## WHAT IS NEEDED
Reproduce, word for word, every line from the first one down to the line containing "Vector = FreeCAD.Vector", and nothing else.

## STORED DATA
· · · · · · ·

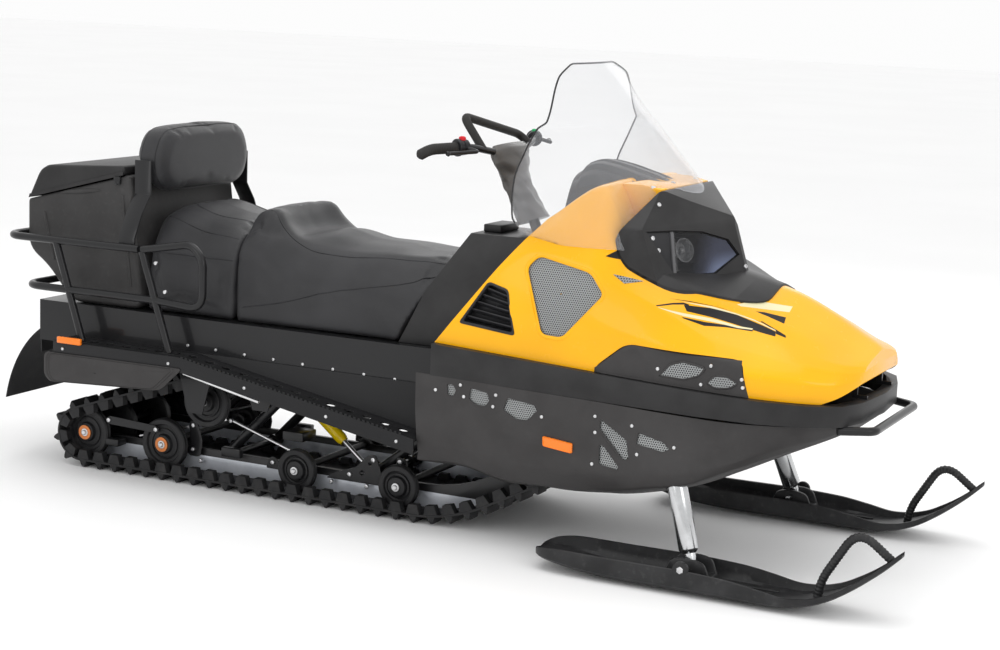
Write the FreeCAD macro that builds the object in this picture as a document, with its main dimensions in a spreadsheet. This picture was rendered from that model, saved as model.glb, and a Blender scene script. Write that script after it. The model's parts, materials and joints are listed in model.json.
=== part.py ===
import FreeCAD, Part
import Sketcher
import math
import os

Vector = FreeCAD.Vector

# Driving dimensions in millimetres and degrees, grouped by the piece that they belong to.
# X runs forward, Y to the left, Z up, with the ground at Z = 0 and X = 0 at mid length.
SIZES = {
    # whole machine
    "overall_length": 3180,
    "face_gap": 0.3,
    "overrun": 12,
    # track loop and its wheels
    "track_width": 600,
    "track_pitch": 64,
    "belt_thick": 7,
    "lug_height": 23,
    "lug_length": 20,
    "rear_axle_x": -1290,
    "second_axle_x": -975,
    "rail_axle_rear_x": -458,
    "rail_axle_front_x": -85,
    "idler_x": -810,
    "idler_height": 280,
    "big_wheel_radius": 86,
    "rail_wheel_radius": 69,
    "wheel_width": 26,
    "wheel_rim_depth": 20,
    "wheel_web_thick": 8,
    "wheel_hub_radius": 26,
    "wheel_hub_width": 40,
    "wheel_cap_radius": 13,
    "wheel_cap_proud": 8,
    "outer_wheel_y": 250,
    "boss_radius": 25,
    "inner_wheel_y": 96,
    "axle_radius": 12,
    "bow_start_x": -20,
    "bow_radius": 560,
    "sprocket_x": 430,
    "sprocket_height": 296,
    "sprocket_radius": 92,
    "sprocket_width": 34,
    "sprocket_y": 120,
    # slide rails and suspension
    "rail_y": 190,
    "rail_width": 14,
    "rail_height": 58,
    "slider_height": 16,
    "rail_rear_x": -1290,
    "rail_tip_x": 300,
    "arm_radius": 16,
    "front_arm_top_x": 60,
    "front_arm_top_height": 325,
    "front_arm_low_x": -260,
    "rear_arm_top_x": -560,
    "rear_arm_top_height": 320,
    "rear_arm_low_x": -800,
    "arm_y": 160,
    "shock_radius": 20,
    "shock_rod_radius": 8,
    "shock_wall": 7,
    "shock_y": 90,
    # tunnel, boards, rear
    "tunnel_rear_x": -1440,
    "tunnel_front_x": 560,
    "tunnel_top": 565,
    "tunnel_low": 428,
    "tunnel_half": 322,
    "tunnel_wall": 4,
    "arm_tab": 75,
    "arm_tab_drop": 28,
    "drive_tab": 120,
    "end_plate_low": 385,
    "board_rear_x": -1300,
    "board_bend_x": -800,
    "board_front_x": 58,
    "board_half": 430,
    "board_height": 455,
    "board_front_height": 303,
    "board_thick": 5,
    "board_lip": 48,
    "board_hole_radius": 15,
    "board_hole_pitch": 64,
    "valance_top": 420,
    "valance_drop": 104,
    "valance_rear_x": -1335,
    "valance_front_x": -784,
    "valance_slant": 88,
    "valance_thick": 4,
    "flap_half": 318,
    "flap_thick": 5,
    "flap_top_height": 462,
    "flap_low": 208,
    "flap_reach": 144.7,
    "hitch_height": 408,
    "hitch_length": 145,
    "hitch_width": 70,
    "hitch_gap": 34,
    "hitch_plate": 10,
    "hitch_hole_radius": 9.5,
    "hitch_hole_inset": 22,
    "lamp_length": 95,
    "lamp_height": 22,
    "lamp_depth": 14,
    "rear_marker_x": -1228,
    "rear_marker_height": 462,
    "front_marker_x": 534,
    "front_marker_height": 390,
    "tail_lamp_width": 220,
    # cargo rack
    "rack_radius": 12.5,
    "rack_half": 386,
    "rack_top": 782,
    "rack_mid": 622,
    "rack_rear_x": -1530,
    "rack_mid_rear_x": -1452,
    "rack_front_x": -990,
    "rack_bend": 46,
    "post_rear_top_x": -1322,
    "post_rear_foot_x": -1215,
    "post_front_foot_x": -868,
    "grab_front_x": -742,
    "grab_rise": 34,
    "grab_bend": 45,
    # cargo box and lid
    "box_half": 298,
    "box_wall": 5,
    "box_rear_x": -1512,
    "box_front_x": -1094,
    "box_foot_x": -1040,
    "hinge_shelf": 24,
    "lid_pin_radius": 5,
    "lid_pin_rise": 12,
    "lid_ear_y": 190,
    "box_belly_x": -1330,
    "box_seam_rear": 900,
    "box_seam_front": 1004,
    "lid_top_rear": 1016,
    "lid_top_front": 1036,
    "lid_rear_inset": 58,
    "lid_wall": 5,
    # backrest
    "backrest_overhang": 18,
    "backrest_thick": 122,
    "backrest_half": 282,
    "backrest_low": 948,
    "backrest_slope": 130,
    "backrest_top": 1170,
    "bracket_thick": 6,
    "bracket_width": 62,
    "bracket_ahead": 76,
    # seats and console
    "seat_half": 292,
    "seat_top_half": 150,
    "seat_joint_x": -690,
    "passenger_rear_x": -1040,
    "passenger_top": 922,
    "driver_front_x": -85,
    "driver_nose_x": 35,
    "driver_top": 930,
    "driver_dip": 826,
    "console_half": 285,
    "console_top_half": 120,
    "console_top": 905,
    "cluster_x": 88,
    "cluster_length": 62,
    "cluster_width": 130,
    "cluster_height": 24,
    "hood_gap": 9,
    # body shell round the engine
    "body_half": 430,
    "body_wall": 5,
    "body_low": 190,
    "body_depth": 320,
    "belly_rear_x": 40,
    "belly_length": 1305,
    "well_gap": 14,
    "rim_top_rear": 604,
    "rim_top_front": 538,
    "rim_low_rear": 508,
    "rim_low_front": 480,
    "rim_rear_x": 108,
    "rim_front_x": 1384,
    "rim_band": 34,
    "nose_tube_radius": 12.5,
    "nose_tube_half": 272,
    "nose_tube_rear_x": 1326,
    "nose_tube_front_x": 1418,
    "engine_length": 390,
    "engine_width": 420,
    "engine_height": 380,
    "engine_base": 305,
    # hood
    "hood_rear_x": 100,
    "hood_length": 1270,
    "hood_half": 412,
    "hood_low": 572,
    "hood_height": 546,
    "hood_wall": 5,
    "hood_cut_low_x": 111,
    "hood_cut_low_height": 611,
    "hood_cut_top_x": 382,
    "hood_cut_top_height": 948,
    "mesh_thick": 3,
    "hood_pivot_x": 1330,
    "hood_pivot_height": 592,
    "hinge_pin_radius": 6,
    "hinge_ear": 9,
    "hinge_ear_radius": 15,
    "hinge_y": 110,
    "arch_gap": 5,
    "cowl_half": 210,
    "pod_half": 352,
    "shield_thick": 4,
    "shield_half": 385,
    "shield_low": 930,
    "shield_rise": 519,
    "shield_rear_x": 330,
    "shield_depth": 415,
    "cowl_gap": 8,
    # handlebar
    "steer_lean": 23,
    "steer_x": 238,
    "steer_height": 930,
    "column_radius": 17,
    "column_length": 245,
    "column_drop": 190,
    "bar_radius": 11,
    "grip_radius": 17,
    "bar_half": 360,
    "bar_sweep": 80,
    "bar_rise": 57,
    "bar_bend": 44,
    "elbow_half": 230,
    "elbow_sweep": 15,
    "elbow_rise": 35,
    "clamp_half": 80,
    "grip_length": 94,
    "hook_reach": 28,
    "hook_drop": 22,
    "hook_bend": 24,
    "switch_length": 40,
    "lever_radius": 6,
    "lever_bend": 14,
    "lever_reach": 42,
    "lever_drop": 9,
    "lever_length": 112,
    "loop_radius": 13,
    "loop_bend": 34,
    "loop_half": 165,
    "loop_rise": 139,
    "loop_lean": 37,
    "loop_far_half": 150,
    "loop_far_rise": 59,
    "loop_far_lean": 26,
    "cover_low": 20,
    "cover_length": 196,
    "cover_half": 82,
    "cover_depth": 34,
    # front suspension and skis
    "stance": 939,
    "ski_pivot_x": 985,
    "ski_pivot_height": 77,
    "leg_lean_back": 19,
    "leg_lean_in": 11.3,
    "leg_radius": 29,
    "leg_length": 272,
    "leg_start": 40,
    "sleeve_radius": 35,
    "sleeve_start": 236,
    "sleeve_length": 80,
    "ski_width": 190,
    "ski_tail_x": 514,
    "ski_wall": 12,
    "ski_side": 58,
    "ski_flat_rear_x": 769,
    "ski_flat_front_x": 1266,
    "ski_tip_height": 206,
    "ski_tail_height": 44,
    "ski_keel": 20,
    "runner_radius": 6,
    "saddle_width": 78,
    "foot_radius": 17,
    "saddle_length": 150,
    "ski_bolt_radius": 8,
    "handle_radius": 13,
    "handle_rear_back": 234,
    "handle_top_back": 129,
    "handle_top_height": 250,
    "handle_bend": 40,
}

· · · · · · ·

## CORRECT ANSWER
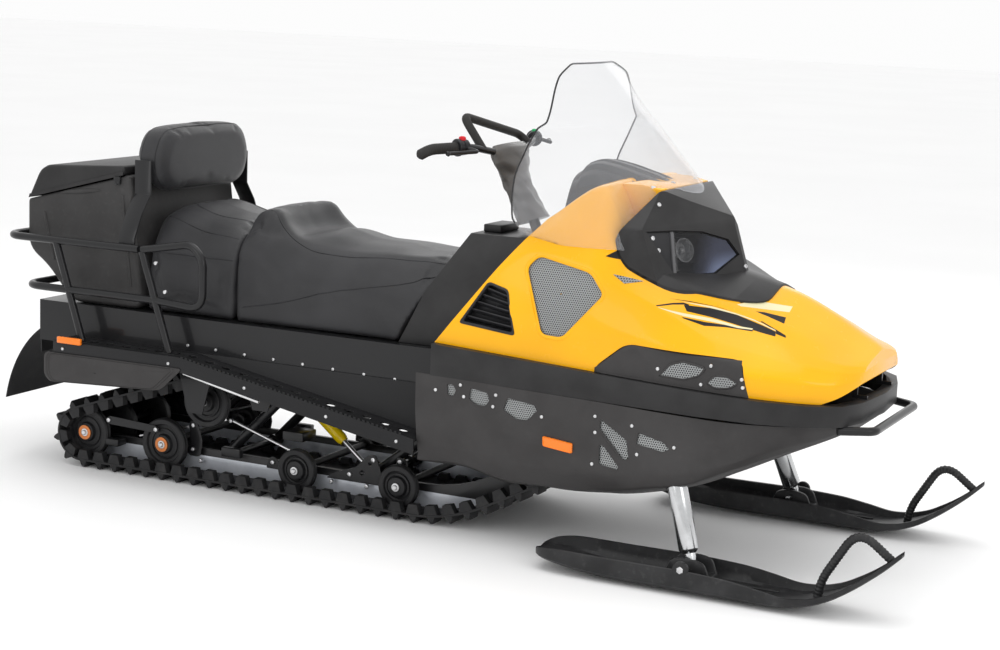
Write the FreeCAD macro that builds the object in this picture as a document, with its main dimensions in a spreadsheet. This picture was rendered from that model, saved as model.glb, and a Blender scene script. Write that script after it. The model's parts, materials and joints are listed in model.json.
=== part.py ===
import FreeCAD, Part
import Sketcher
import math
import os

Vector = FreeCAD.Vector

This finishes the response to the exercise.